TASK STATEMENT: Reproduce precisely the lines of the listing below, starting with the line that contains "What three.js module" and stopping after the line that contains "import * as"; include nothing else.

::: ROWS

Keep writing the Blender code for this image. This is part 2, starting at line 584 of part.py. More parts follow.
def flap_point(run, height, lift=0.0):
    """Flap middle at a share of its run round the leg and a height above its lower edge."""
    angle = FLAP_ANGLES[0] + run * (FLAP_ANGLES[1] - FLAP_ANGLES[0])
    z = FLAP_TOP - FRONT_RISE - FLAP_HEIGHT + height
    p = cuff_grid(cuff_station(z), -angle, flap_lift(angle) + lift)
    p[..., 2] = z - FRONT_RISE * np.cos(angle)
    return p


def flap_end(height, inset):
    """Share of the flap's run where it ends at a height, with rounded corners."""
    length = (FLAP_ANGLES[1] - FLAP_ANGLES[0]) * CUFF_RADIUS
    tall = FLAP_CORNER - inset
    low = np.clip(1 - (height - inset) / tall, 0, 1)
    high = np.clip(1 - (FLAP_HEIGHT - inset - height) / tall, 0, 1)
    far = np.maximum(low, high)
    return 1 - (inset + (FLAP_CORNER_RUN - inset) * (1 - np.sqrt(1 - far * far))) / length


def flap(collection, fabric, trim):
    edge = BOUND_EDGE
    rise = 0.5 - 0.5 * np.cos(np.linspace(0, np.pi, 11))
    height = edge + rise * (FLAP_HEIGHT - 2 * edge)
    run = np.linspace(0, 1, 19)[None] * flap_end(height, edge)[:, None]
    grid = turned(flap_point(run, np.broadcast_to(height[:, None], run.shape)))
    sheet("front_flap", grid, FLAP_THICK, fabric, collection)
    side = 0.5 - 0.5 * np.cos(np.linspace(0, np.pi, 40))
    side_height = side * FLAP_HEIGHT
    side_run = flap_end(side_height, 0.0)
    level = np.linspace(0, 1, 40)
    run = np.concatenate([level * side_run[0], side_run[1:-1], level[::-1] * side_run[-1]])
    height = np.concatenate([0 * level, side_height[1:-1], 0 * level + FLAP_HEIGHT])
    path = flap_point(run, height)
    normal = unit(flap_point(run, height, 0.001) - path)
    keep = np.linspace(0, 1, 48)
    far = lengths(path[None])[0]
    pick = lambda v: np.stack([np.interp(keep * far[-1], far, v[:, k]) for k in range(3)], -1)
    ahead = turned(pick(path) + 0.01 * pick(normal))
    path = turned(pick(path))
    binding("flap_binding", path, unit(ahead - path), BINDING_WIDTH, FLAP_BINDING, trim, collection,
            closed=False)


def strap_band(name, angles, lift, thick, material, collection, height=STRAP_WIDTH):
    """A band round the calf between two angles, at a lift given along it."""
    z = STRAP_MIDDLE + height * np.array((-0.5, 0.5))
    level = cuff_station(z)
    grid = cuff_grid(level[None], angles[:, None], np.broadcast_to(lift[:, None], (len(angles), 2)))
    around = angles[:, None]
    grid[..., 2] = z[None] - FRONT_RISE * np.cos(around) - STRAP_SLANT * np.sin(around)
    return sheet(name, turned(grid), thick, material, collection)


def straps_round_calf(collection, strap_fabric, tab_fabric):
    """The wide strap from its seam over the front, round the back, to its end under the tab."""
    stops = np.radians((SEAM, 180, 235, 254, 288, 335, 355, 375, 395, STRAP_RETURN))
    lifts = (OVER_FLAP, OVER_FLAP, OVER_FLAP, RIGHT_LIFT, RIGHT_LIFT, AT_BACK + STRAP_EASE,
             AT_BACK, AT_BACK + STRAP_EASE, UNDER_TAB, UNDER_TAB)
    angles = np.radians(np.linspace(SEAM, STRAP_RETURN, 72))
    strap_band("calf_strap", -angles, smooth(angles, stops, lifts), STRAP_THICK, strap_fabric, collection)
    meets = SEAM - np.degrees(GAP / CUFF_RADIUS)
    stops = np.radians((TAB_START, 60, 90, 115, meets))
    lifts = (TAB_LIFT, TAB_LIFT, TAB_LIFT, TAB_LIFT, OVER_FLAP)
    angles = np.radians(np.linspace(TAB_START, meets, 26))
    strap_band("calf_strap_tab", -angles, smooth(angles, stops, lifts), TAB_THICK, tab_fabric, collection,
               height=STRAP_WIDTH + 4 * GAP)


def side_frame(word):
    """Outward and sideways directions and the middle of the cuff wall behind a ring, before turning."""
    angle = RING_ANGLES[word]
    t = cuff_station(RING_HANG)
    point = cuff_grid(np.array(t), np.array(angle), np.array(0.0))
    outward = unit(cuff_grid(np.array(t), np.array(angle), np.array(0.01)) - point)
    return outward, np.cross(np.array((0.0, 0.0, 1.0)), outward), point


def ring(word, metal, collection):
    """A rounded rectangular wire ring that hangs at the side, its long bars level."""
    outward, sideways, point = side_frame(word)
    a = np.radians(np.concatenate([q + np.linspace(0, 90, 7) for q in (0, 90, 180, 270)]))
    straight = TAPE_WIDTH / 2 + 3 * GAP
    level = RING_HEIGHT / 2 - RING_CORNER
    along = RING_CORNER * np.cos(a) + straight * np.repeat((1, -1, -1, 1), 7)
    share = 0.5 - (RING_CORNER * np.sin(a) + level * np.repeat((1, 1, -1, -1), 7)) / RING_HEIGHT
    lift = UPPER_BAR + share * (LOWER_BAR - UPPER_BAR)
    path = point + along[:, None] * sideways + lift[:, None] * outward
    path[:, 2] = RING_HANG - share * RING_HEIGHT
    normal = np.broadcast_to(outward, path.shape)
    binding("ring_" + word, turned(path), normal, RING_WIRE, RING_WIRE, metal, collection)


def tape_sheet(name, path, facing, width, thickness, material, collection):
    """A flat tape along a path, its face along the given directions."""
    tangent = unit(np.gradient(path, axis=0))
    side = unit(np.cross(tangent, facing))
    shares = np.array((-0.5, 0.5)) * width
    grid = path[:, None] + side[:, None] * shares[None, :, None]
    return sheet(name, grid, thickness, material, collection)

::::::
::: ROWS

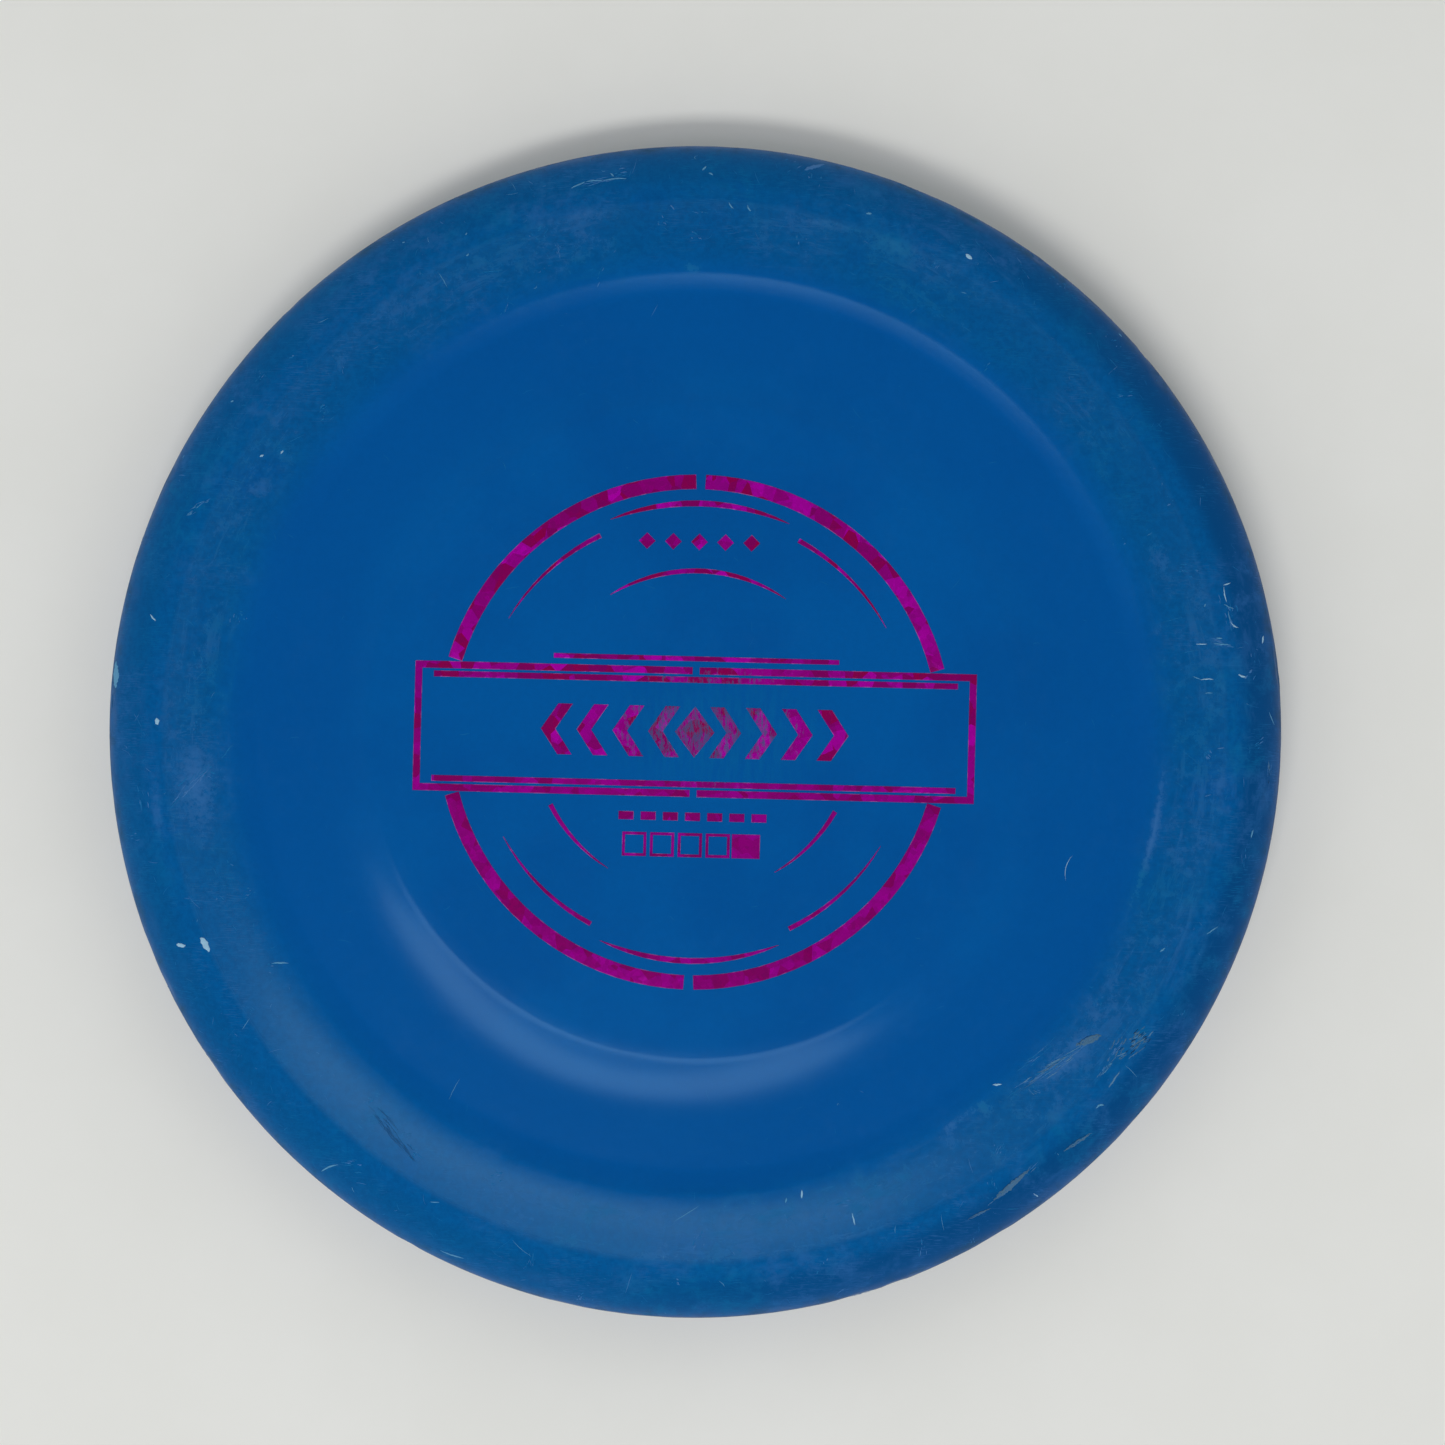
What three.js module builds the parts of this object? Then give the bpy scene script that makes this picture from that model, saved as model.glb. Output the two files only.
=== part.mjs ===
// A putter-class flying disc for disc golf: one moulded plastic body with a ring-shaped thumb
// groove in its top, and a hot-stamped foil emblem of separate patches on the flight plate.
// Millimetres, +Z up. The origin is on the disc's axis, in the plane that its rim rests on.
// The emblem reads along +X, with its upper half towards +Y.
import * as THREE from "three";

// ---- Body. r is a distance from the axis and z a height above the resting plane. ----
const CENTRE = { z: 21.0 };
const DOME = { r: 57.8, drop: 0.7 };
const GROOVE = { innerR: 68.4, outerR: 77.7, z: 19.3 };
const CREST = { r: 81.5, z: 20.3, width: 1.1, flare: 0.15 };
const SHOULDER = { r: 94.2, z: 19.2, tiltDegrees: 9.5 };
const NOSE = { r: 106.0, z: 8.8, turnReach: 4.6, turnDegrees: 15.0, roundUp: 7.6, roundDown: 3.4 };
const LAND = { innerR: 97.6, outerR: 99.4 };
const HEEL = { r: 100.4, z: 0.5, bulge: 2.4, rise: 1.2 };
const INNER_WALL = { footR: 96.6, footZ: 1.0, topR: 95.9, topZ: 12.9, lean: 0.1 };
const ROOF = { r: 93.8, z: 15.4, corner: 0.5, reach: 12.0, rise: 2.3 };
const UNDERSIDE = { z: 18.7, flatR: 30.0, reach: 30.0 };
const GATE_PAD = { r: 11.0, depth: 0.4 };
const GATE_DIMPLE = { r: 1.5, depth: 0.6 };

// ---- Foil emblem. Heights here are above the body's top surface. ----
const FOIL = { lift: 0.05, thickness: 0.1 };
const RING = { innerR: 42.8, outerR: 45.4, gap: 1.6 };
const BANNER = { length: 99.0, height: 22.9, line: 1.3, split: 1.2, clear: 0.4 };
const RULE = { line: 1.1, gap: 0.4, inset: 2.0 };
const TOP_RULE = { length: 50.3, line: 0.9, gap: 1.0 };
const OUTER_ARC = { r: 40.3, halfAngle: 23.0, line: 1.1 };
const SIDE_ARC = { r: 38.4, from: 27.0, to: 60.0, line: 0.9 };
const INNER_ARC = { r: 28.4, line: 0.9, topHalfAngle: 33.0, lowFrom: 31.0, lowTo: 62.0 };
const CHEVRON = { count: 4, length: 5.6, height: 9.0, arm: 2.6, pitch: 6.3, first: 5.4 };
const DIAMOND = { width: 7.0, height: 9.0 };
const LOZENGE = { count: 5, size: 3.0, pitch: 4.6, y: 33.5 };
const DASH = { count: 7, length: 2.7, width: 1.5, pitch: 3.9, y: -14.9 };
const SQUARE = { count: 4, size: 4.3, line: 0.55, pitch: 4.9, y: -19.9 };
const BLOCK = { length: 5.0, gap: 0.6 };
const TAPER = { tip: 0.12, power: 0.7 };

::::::

RESPONSE FOR THIS EXERCISE:
What three.js module builds the parts of this object? Then give the bpy scene script that makes this picture from that model, saved as model.glb. Output the two files only.
=== part.mjs ===
// A putter-class flying disc for disc golf: one moulded plastic body with a ring-shaped thumb
// groove in its top, and a hot-stamped foil emblem of separate patches on the flight plate.
// Millimetres, +Z up. The origin is on the disc's axis, in the plane that its rim rests on.
// The emblem reads along +X, with its upper half towards +Y.
import * as THREE from "three";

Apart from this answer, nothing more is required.